Perhaps I have this wrong. All around me the lights were going out. German heads slumped on German chests, Aussies slumbered peacefully, blissfully unaware of anything. He could see he was losing his captive audience. Astro Boy decided to sing us all to sleep.

‘Bee-samee.. be-sa-me mooch..o…’

The meeting of the tribes had begun. These forty souls funneled through time and space to  arrive simultanously on a deck on the Delta. They look at you. You look at them. Where to sit? They look nice. Can I join you? Of course, you can, my name’s John – Or Judy, Or Bob, or Pam. Pleased to meet you.

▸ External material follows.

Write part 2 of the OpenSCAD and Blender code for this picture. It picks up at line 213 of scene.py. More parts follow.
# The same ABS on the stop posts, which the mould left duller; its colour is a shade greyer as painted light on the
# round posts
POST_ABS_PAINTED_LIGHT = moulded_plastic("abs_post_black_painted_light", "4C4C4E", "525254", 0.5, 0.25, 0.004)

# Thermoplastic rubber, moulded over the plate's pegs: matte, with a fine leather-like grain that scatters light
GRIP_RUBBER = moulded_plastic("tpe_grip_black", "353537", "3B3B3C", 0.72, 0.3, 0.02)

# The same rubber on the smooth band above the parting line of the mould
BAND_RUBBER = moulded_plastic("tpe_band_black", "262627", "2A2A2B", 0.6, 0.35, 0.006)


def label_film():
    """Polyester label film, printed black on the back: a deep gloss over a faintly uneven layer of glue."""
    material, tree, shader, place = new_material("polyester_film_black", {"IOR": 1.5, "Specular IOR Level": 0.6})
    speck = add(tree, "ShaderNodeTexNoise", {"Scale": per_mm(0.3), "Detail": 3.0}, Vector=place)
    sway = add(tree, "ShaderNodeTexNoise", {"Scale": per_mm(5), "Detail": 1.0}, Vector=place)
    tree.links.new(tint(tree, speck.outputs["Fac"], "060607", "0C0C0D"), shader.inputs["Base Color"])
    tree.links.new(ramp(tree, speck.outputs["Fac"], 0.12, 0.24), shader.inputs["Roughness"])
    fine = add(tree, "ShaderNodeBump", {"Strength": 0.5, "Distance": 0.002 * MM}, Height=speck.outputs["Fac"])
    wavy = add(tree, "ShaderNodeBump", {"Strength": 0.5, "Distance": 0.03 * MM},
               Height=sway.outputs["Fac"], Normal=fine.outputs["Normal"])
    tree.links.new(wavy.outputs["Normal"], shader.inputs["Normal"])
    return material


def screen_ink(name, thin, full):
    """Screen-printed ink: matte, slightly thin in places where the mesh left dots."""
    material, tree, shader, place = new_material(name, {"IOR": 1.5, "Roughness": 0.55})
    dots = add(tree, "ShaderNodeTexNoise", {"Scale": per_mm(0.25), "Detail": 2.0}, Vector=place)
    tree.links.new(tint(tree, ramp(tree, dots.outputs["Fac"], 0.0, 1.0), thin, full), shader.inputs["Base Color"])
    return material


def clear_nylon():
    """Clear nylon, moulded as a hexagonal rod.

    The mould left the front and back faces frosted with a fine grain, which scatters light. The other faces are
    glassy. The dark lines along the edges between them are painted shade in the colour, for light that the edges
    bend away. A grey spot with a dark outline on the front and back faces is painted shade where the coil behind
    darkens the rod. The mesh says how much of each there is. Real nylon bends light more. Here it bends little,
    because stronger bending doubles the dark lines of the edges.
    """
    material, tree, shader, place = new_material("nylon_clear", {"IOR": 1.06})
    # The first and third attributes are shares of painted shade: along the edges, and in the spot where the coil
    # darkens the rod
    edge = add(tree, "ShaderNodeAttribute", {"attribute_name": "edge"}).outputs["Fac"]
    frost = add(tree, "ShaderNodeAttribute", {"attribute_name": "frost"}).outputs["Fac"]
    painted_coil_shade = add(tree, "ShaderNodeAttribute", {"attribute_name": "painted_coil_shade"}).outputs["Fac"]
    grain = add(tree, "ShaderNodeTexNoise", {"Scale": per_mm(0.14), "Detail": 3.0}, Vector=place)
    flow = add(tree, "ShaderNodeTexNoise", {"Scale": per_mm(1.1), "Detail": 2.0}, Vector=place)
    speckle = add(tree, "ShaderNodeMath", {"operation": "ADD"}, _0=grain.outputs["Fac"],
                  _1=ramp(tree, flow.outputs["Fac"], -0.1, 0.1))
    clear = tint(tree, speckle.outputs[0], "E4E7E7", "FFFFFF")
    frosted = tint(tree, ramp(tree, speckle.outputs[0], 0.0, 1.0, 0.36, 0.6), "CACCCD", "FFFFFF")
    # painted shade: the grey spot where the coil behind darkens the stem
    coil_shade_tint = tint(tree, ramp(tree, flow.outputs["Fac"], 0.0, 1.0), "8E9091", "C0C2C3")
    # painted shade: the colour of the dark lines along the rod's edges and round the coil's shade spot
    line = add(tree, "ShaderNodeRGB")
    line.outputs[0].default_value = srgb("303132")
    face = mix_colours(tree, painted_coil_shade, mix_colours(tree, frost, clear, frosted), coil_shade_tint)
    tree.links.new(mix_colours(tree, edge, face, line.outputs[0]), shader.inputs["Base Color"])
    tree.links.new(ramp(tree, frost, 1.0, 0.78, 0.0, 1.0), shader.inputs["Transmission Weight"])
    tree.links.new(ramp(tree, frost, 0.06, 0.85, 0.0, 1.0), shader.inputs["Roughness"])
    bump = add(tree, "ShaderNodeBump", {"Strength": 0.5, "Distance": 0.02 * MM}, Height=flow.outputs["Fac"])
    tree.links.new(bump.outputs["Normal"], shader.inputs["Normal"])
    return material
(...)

Do you like the boat? Where are you from? Oh, I’ve been there! Here’s the crew now; introductions, I’m the purser, I’m the director, he’s the captain, here’s the barman, here’s the deck-hand, here’s the cook and here’s the housemaid and clap for every swingle face you see. Forty-four souls are joined by thirty-five souls and together create their own floating world.

And all the time every eye is recording every action of each of their new companions, minutely examining each interactions, each smile, each snarl, each faux-pas; scanning each other from tip to toe, searching for a clue. Natural selection is going on. It’s all in the numbers.

There were sixteen Germans, including three family groups with five of the seven children. On arrival they were a tribe within a tribe. Five German children ran a separate state within their ranks. There were sixteen Australians, four New Zealanders – three tribes floating on the Mekong. Between these groups, lubricating the wheels, the lost children; the minorities wandered; the singles, the two American couples, a pair of young Swiss couple and a mouldy old Dog.  The dynamics were set. Now we just wait to see who cracks first.